In the listing below, pick out lines with "lifts".

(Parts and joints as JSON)
..............................

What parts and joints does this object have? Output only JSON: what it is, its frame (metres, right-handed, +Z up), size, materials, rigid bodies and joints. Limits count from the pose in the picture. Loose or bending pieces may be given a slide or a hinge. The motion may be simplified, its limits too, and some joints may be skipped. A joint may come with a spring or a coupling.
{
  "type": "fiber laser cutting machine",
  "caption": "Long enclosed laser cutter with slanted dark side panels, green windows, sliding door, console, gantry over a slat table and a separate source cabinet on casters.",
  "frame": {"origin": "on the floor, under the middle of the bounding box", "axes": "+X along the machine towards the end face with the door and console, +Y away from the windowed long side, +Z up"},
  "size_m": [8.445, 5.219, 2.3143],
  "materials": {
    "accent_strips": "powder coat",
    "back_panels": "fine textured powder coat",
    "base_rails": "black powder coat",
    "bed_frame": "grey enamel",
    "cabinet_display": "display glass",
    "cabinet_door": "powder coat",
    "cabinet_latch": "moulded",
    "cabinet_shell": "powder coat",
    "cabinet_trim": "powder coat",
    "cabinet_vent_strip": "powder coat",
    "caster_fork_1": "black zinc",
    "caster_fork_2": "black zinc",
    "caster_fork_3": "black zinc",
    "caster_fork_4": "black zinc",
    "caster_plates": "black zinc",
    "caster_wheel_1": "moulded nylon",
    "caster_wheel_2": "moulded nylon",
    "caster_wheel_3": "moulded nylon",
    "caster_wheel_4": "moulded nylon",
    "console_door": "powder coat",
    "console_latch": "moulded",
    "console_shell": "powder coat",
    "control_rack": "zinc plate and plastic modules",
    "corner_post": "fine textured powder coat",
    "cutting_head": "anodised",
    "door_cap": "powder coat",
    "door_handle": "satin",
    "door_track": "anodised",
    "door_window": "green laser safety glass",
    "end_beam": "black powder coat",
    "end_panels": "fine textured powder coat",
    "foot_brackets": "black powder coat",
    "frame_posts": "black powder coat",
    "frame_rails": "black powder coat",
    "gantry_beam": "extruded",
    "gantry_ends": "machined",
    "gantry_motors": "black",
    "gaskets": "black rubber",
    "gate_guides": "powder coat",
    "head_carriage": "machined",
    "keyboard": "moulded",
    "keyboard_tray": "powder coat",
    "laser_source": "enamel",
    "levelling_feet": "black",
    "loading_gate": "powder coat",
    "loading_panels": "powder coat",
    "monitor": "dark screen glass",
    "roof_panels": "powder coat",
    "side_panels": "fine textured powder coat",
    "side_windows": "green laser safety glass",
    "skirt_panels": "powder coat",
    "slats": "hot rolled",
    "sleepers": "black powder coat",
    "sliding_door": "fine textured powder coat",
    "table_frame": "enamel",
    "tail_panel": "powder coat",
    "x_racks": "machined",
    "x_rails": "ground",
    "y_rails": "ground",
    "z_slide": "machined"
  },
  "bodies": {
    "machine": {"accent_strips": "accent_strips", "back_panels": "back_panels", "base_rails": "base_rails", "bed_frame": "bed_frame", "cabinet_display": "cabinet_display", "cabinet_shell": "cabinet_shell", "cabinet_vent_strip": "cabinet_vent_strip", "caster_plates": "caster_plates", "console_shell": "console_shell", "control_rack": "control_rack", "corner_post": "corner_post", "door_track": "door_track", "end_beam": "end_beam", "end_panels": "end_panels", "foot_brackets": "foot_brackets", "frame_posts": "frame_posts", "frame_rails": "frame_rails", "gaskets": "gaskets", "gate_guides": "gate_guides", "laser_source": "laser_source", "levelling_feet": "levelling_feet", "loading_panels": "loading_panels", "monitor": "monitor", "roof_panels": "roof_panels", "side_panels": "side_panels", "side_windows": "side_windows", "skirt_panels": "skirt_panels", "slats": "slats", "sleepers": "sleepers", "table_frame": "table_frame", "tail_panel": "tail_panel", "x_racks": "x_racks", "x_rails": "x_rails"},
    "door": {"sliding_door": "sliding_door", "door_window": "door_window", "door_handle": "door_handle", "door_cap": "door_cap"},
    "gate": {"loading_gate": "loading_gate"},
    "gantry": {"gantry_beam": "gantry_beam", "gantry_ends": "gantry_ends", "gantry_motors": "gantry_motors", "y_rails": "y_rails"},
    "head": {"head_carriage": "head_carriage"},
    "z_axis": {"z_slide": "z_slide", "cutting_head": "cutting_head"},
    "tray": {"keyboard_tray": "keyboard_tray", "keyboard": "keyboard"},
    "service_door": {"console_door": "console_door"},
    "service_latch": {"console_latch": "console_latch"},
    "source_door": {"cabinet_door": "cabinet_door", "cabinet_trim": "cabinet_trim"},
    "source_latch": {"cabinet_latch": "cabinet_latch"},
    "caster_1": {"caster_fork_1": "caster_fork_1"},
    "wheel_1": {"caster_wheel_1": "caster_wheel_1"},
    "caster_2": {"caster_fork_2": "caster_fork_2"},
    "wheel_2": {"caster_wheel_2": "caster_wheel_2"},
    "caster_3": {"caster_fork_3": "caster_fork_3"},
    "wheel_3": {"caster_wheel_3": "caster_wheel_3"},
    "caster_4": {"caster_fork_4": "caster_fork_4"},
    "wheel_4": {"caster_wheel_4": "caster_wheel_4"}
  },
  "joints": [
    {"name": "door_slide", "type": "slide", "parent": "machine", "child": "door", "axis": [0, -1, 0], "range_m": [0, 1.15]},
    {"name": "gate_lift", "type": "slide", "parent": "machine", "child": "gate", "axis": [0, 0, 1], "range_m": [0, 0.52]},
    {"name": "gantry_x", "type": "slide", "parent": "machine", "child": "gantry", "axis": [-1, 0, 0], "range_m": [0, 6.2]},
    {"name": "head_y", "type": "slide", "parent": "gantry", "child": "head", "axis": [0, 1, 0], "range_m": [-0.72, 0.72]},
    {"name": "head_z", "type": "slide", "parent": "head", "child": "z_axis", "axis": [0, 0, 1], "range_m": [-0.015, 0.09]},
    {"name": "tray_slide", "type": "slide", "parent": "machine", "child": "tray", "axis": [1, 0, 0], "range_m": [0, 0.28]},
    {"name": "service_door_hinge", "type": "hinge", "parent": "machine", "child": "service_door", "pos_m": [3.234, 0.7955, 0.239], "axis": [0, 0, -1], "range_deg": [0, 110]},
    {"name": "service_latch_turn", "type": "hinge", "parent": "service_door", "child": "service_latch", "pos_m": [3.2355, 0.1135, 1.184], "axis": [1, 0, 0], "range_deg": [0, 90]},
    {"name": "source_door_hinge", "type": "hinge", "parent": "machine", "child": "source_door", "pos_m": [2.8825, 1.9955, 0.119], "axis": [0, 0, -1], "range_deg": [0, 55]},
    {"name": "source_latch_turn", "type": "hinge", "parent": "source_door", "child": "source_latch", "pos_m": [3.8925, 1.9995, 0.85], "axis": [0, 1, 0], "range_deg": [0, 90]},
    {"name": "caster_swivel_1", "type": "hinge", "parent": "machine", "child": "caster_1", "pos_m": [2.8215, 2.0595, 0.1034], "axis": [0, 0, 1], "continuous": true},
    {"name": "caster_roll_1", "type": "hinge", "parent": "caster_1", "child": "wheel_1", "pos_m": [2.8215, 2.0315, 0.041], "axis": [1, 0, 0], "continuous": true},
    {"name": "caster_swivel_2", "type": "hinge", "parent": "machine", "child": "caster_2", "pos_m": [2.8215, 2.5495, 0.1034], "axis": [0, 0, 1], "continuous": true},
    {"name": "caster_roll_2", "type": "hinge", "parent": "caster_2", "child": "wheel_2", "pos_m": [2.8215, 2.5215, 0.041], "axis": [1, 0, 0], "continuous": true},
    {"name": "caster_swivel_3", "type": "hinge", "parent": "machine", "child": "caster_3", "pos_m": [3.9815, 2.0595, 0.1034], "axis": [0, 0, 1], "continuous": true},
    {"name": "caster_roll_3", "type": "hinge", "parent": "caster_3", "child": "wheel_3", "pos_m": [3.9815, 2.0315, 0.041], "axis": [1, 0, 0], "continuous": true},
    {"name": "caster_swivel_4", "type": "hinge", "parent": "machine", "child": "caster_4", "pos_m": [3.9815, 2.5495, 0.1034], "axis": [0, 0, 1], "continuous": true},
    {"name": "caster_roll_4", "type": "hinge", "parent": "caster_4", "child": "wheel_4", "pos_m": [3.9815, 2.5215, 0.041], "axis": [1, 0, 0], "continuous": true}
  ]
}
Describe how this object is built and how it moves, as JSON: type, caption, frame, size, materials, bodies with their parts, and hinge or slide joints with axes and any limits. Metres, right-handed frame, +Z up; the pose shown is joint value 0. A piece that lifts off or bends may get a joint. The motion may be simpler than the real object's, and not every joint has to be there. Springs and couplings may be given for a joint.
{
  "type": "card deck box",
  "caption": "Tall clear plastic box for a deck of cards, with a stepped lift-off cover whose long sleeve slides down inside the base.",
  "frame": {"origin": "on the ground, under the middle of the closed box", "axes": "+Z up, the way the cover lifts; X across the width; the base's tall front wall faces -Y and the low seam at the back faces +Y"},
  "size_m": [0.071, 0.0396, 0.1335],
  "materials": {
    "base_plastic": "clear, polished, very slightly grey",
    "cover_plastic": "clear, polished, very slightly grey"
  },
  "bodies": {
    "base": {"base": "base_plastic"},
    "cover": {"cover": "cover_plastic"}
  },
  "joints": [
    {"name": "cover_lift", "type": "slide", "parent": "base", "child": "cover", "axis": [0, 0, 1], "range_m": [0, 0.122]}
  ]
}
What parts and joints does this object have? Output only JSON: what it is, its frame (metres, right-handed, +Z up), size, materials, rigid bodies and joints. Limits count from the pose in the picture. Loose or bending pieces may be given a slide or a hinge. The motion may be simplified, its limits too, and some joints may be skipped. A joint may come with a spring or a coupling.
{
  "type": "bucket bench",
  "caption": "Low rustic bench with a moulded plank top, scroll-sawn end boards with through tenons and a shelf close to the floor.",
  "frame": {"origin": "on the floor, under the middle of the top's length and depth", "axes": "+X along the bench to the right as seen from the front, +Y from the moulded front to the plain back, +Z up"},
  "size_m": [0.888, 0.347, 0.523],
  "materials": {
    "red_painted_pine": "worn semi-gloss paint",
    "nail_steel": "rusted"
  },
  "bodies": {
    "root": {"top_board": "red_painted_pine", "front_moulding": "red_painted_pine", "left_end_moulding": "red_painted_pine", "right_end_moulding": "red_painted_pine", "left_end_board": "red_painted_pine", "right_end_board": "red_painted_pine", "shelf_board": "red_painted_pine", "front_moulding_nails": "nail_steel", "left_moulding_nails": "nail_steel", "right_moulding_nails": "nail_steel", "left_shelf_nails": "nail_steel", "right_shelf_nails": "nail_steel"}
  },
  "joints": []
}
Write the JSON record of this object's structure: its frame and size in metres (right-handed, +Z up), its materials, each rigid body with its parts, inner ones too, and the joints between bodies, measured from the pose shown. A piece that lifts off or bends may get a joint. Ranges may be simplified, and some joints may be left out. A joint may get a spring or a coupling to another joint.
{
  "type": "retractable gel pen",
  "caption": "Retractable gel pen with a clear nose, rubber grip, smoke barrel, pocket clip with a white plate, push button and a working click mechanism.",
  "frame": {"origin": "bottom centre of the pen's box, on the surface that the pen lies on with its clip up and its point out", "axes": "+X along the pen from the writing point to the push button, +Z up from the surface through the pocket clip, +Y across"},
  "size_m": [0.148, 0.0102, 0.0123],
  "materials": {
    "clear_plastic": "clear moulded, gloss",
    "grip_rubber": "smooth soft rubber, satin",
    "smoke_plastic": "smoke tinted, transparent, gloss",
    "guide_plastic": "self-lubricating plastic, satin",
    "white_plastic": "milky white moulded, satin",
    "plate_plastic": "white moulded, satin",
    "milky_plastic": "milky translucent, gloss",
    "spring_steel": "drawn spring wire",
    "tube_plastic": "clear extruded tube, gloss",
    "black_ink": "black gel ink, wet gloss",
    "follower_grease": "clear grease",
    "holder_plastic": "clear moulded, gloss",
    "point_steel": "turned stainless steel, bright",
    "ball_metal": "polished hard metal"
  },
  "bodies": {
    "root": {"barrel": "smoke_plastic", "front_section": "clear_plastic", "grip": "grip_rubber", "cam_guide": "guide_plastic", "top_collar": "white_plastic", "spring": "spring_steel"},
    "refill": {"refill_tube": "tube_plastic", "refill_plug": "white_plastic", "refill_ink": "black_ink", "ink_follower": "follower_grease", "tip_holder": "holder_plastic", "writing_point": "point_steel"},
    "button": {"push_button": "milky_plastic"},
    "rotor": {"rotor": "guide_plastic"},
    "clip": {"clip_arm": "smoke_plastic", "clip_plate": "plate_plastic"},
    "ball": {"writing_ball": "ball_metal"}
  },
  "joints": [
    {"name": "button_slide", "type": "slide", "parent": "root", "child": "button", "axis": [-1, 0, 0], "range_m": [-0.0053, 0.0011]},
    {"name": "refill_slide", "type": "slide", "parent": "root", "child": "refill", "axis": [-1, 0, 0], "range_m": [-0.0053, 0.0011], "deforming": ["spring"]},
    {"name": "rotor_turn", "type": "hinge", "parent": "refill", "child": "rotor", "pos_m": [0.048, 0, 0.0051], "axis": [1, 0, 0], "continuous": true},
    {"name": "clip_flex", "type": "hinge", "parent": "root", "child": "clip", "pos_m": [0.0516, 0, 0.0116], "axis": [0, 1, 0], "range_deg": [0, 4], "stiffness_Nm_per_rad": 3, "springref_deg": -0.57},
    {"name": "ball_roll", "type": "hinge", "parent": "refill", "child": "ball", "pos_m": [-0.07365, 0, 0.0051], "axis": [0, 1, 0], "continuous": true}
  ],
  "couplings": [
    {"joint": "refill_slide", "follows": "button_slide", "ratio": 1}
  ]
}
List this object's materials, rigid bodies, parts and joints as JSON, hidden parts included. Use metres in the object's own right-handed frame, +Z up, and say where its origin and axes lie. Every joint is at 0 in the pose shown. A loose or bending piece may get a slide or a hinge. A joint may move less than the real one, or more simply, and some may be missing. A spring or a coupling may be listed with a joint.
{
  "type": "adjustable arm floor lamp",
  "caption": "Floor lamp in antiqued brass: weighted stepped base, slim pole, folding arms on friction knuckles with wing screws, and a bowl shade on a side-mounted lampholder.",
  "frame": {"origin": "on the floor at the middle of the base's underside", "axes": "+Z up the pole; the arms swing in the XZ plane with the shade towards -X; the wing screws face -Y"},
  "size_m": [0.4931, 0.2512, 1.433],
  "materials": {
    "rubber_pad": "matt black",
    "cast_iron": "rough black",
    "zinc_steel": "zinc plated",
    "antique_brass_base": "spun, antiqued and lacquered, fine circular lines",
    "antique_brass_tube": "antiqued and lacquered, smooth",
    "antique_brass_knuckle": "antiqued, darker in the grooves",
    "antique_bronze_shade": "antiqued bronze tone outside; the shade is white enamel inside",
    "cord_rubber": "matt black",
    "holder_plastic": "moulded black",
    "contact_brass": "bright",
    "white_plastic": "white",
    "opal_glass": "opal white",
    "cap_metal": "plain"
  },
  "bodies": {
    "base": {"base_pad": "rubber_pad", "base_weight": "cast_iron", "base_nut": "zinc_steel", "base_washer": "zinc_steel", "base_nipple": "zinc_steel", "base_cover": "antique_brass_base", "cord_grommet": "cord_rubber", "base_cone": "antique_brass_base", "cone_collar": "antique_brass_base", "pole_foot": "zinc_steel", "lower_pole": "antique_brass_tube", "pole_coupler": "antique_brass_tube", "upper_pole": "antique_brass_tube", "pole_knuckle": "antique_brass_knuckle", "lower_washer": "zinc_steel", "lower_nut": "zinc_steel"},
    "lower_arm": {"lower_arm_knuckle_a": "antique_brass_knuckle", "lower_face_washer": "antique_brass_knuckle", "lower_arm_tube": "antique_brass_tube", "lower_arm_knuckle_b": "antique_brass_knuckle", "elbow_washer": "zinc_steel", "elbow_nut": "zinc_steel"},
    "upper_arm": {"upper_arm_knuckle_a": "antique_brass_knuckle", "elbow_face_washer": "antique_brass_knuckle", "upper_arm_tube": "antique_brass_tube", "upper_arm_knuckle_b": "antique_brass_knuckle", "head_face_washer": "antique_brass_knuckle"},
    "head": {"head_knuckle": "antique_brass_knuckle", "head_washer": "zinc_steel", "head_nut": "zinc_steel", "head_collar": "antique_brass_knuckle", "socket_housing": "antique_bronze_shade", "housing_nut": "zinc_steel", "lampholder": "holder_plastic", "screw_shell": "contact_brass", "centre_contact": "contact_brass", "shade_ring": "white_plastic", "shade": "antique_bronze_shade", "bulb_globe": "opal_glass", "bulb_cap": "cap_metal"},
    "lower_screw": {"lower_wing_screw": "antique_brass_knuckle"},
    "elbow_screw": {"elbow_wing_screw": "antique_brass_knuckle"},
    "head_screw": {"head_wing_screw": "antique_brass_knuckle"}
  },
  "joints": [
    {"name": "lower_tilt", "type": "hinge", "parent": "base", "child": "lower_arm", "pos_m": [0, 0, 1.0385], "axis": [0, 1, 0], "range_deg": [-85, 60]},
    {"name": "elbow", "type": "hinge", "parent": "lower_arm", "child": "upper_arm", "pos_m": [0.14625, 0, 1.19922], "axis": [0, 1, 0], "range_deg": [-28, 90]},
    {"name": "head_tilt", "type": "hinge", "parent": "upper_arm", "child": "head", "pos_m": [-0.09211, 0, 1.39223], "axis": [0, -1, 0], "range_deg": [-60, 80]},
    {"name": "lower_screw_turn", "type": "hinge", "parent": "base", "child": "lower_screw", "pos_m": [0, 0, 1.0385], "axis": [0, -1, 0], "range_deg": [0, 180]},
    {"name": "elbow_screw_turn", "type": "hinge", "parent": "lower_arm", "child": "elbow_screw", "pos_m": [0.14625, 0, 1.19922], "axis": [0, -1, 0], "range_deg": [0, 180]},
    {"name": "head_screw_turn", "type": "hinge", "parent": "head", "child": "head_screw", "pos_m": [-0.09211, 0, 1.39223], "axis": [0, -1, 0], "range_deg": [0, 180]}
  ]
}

..............................

OUTPUT OF THE TASK.
Describe how this object is built and how it moves, as JSON: type, caption, frame, size, materials, bodies with their parts, and hinge or slide joints with axes and any limits. Metres, right-handed frame, +Z up; the pose shown is joint value 0. A piece that lifts off or bends may get a joint. The motion may be simpler than the real object's, and not every joint has to be there. Springs and couplings may be given for a joint.
  "frame": {"origin": "on the ground, under the middle of the closed box", "axes": "+Z up, the way the cover lifts; X across the width; the base's tall front wall faces -Y and the low seam at the back faces +Y"},
Write the JSON record of this object's structure: its frame and size in metres (right-handed, +Z up), its materials, each rigid body with its parts, inner ones too, and the joints between bodies, measured from the pose shown. A piece that lifts off or bends may get a joint. Ranges may be simplified, and some joints may be left out. A joint may get a spring or a coupling to another joint.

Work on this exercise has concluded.